The Daily Telegraph's Star Columnist Got A Column About "The Voice" Deleted Because Her Daughter Is Auditioning For The Show

    Allison Pearson told Telegraph management that she wanted the 2013 article scrubbed ahead of her daughter's new audition for the reality TV show.

    In April 2013, the Daily Telegraph's star columnist, Allison Pearson, wrote a characteristically blistering column attacking the producers of the reality show The Voice for failing to select her daughter at the auditions. Under the headline "Why You Won't Hear My Daughter on The Voice", Pearson denounced the decision as evidence of bias against children with a "happy middle-class childhood".

    This week — more than six years later — the Telegraph deleted that piece from the internet following a request by Pearson. Her reason, according to a source briefed on the matter: Her daughter is trying again to get on the show, and the columnist didn't want it coming up in Google searches ahead of the audition.

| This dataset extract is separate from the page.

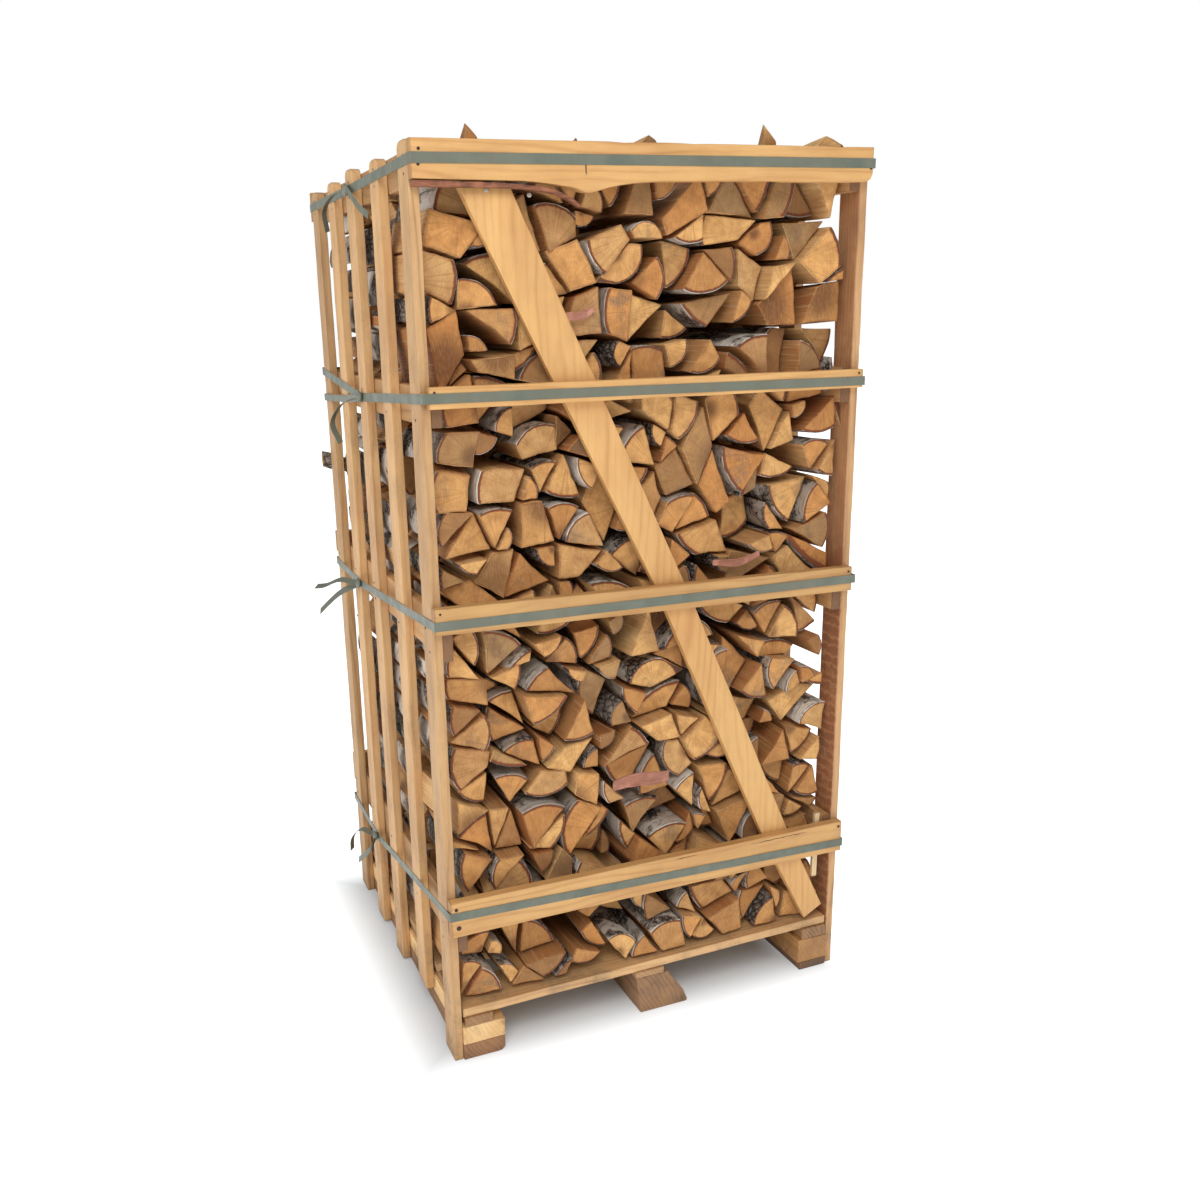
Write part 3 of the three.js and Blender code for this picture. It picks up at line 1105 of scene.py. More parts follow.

    The source told BuzzFeed News that it was only after her daughter was in the running to appear on the show that Pearson asked for the column to be scrubbed. She expressed concern to Telegraph management that it was still appearing in searches, the source said.

    Despite its disappearance from the Telegraph's website, the 2013 column can still be accessed via the caching website Wayback Machine.

    Pearson, whose pro-Brexit and pro–Boris Johnson cheerleading columns are regularly featured on the front page of the British newspaper, devoted the entire 1,000 words to complaining about the BBC programme.

    "There was one reason, and one reason alone, why we allowed the Daughter to audition for The Voice," Pearson wrote. "Oh, apart from the fact that the kid makes Tina Turner sound shy and subdued.

    "The BBC had promised that its singing competition would be the antithesis of Simon Cowell’s manipulative sobfests, which have lately come to resemble one of the more hysterical Nuremberg rallies."

    Pearson said the show had the potential to be a different type of reality-signing contest, where those from a "happy middle-class childhood might actually be welcomed".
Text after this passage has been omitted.